[Data records]

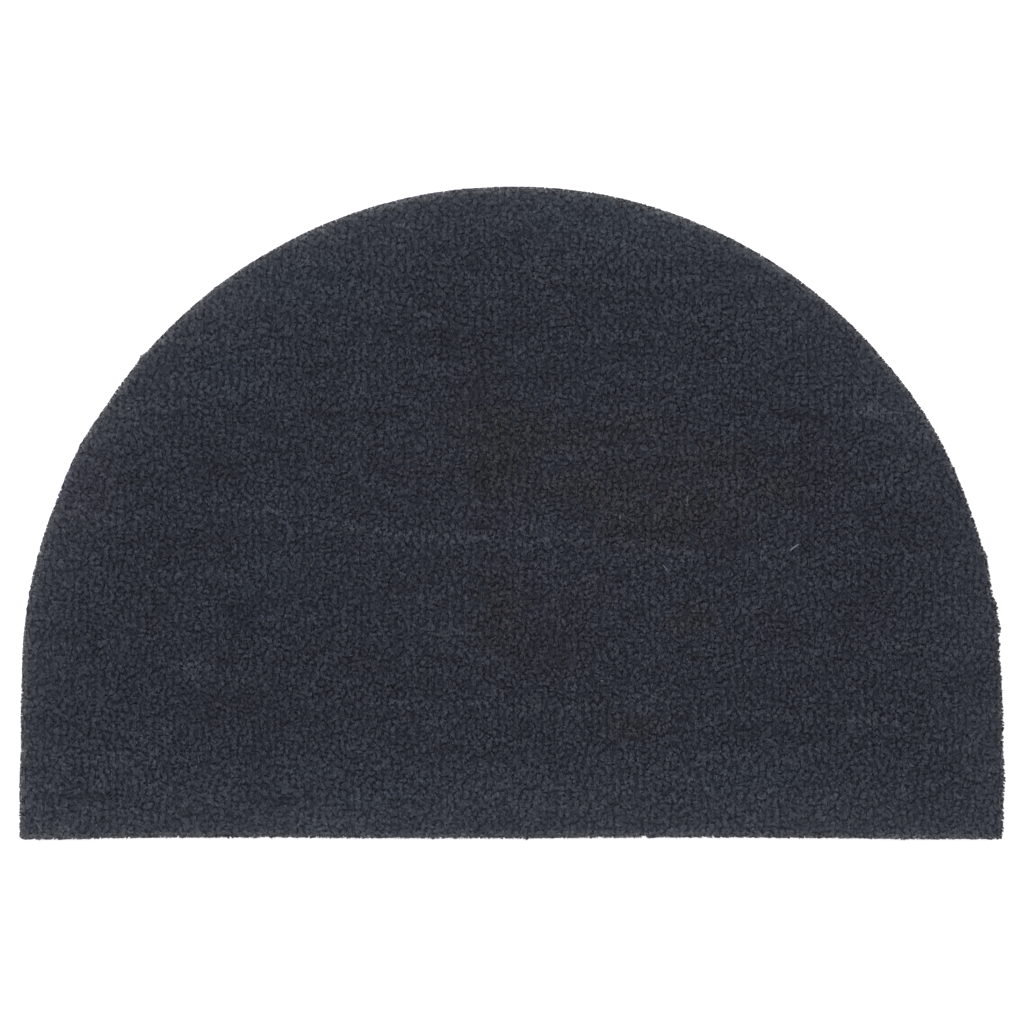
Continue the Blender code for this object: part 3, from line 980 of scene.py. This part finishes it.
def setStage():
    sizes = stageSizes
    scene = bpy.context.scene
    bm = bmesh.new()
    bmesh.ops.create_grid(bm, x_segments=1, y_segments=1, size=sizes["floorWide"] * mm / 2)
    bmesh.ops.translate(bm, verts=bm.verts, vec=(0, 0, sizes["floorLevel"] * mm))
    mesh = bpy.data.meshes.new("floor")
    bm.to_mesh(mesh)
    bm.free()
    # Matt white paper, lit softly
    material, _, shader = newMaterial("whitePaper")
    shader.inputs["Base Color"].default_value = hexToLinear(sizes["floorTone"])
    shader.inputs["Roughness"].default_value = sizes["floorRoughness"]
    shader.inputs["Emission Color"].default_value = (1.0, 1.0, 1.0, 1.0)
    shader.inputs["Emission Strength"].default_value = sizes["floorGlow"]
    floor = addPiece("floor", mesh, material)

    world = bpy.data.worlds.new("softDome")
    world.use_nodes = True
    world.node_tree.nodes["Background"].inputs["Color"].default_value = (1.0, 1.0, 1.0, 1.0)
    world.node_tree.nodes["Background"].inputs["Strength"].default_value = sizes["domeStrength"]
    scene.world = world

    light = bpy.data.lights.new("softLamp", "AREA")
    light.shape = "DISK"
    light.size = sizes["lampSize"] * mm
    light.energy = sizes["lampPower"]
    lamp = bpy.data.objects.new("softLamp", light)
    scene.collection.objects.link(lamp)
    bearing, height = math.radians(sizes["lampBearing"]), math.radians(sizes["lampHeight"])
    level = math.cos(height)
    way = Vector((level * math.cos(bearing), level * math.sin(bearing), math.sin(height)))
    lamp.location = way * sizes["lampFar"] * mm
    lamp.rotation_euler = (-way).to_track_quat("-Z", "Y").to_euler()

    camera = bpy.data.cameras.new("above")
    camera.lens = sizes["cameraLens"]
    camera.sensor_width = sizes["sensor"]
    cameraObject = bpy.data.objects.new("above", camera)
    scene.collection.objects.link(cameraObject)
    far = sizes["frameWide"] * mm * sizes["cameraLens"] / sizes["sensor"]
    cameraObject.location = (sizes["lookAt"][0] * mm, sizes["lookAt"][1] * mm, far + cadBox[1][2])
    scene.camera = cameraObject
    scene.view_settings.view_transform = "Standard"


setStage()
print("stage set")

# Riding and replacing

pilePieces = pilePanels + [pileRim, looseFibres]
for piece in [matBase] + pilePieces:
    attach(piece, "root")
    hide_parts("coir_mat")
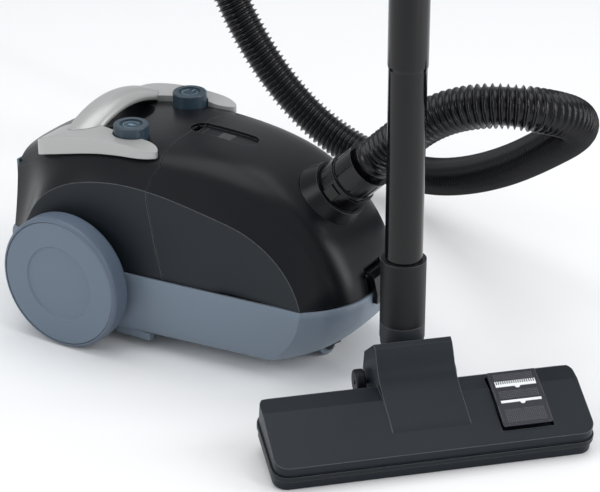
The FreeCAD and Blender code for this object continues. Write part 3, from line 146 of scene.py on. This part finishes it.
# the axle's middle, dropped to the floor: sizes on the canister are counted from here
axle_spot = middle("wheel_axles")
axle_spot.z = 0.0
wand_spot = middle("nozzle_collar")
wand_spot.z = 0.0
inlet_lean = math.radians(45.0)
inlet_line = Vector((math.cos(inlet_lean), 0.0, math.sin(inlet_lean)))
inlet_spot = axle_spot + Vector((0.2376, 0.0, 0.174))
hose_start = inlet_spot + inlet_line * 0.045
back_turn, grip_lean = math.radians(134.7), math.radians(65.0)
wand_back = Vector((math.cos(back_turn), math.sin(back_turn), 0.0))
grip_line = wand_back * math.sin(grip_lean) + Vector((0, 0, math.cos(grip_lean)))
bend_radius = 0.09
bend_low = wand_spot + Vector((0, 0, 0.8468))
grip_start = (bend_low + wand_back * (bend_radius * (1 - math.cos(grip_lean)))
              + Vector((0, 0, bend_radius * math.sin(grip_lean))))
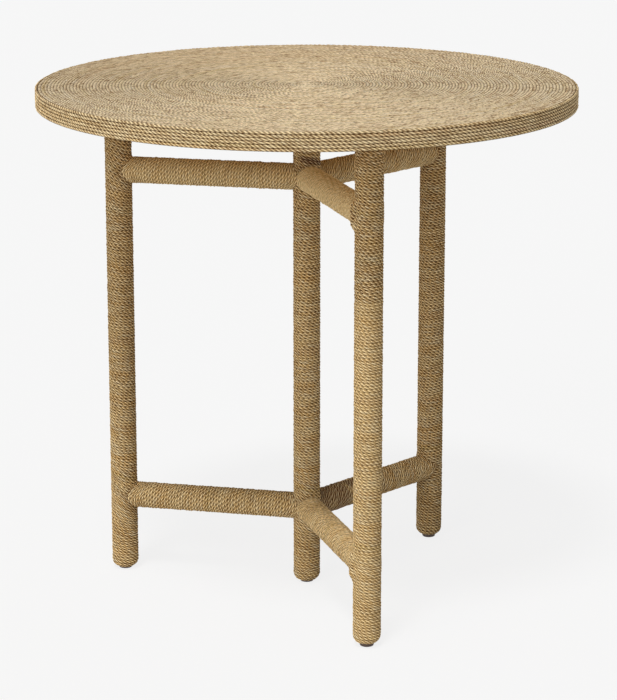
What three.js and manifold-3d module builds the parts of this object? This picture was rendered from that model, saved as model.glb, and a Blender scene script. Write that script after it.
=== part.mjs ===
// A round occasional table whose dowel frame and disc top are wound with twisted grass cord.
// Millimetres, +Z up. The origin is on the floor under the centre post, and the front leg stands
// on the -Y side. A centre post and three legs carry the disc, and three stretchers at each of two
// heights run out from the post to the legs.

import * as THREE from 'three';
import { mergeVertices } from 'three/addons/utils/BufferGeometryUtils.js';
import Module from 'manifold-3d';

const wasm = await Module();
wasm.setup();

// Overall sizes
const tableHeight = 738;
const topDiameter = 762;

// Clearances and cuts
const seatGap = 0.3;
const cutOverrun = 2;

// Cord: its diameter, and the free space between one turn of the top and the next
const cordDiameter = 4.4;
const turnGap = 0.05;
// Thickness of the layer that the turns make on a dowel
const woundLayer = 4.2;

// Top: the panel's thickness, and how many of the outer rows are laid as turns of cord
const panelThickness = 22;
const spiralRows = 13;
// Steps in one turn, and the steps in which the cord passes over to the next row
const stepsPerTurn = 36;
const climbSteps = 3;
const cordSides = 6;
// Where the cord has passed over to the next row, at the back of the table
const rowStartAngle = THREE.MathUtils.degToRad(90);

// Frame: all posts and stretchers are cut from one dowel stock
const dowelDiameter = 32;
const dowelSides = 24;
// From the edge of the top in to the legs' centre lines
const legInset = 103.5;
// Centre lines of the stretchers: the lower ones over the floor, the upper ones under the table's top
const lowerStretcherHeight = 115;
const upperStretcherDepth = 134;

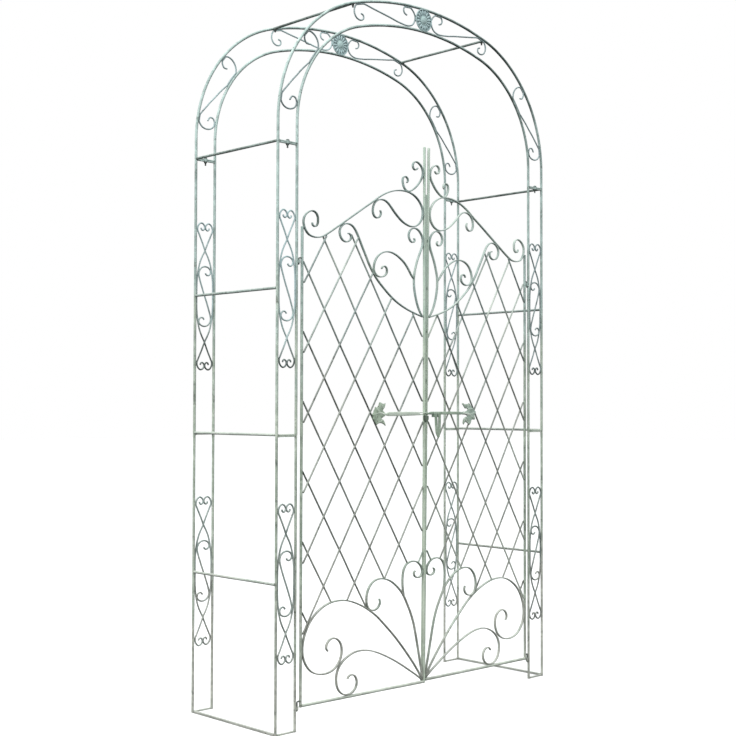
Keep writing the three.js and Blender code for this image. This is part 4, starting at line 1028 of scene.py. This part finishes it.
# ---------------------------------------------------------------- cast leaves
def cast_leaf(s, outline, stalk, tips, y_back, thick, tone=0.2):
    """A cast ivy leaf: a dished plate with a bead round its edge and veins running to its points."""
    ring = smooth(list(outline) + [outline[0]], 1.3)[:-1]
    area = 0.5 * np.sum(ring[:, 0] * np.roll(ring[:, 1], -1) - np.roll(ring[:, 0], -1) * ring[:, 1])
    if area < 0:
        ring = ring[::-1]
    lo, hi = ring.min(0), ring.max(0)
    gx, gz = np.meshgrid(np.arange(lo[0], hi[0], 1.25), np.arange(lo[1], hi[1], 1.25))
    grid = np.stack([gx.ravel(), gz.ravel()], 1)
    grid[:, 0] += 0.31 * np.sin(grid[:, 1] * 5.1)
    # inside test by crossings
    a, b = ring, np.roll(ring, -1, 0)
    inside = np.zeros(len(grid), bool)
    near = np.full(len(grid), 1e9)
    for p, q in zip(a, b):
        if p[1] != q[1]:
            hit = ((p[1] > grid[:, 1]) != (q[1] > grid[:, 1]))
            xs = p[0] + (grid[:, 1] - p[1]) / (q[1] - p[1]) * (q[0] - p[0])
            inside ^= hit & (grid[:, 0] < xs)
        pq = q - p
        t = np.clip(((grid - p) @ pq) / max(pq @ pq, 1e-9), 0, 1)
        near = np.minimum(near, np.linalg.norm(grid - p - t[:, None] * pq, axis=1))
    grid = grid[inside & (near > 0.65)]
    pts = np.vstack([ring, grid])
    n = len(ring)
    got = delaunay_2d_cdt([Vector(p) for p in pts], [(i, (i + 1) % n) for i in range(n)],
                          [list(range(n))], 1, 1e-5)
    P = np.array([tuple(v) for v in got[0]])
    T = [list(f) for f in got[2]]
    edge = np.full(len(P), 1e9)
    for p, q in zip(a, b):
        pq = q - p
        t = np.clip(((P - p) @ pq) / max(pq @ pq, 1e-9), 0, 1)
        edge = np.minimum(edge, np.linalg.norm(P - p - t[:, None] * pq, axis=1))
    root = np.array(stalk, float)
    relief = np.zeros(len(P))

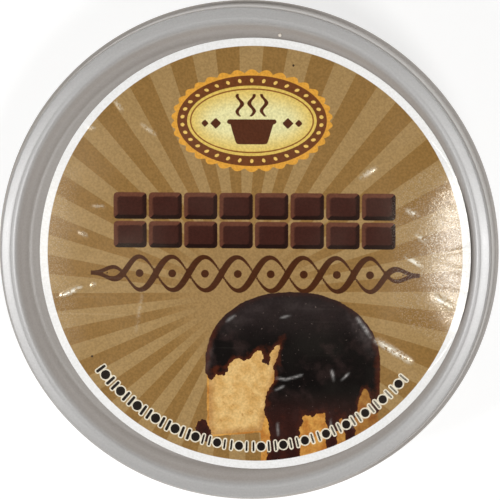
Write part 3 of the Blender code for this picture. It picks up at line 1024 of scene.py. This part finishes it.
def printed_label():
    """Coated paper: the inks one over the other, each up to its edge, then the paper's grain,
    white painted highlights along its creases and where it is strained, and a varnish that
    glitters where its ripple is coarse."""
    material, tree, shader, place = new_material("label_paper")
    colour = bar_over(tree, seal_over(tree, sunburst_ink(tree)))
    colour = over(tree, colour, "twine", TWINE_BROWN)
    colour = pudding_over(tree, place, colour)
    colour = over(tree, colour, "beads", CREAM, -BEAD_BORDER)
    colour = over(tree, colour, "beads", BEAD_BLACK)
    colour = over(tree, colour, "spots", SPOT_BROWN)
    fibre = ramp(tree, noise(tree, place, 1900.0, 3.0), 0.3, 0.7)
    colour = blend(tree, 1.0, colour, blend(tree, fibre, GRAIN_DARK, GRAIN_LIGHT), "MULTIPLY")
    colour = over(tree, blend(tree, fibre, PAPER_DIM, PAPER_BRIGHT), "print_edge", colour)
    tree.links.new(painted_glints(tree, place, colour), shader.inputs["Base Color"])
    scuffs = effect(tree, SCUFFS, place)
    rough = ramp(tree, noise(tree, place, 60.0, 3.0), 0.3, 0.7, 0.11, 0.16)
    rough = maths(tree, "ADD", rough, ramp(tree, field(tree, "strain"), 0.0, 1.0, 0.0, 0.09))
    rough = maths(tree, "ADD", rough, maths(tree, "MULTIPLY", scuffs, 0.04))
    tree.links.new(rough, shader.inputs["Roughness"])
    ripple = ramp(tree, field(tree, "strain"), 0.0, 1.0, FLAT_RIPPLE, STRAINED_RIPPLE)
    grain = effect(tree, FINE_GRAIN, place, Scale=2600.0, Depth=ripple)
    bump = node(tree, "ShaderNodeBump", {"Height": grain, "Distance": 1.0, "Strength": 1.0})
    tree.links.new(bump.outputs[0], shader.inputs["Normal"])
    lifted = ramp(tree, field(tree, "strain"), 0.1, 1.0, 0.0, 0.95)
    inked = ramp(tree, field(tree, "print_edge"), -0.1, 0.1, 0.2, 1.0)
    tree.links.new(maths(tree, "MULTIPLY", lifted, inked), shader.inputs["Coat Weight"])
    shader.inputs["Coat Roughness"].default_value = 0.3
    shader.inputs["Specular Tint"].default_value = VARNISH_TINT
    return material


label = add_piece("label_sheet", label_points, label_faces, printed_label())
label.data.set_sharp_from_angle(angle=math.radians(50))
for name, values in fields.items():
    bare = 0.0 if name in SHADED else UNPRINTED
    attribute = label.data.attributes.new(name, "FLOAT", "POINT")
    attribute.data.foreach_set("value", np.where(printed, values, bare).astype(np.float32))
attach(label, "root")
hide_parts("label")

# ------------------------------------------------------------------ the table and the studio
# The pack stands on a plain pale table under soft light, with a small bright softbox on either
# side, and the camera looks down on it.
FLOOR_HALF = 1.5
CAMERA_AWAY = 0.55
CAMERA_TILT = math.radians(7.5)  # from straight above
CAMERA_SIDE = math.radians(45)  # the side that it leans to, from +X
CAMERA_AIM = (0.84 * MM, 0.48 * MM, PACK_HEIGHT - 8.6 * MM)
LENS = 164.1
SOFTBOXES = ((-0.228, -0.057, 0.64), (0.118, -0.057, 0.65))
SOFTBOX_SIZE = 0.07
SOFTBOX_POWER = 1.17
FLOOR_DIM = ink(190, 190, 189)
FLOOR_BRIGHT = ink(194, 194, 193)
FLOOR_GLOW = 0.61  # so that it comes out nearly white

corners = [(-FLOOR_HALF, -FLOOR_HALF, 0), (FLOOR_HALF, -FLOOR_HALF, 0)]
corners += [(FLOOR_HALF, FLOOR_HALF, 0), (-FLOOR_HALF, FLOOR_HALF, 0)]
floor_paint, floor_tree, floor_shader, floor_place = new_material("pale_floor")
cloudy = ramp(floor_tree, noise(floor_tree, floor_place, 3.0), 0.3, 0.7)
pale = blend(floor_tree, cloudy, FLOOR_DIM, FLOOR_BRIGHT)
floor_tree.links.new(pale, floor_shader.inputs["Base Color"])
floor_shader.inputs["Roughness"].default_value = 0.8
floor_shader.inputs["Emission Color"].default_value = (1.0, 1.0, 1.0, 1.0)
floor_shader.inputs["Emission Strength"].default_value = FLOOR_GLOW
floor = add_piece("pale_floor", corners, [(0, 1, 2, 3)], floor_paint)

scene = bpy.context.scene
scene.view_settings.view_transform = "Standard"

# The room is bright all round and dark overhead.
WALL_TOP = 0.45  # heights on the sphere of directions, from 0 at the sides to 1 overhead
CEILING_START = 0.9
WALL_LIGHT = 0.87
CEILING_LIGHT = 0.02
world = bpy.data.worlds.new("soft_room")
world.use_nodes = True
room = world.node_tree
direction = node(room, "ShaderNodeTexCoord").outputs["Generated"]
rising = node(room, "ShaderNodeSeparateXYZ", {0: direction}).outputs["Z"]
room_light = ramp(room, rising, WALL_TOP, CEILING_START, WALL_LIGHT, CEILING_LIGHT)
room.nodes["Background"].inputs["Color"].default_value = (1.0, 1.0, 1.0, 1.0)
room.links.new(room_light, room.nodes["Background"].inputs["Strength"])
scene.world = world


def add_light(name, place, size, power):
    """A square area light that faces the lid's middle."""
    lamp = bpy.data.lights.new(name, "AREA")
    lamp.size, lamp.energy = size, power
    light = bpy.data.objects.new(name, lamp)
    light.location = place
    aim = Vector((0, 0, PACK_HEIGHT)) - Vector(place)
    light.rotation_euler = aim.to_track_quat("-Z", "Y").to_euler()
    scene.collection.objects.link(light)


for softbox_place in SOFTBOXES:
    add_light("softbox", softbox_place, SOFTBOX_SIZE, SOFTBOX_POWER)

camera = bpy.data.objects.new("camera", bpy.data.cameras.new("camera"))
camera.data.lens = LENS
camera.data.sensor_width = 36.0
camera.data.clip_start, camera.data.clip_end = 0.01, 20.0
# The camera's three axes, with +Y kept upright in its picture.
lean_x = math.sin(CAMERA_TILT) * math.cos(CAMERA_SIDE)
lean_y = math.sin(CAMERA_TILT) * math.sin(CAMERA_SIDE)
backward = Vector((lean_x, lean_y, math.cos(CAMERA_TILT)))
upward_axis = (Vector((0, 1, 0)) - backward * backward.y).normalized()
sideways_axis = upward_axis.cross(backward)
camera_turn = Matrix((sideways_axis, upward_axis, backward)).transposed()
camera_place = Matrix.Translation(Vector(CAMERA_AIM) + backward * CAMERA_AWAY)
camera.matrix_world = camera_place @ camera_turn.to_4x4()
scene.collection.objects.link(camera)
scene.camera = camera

* **Goal**: From the records above, repeat exactly the lines from the one with "What three.js and" through the one with "const cutOverrun = 2;", both included.

* **Solved exercise**:
What three.js and manifold-3d module builds the parts of this object? This picture was rendered from that model, saved as model.glb, and a Blender scene script. Write that script after it.
=== part.mjs ===
// A round occasional table whose dowel frame and disc top are wound with twisted grass cord.
// Millimetres, +Z up. The origin is on the floor under the centre post, and the front leg stands
// on the -Y side. A centre post and three legs carry the disc, and three stretchers at each of two
// heights run out from the post to the legs.

import * as THREE from 'three';
import { mergeVertices } from 'three/addons/utils/BufferGeometryUtils.js';
import Module from 'manifold-3d';

const wasm = await Module();
wasm.setup();

// Overall sizes
const tableHeight = 738;
const topDiameter = 762;

// Clearances and cuts
const seatGap = 0.3;
const cutOverrun = 2;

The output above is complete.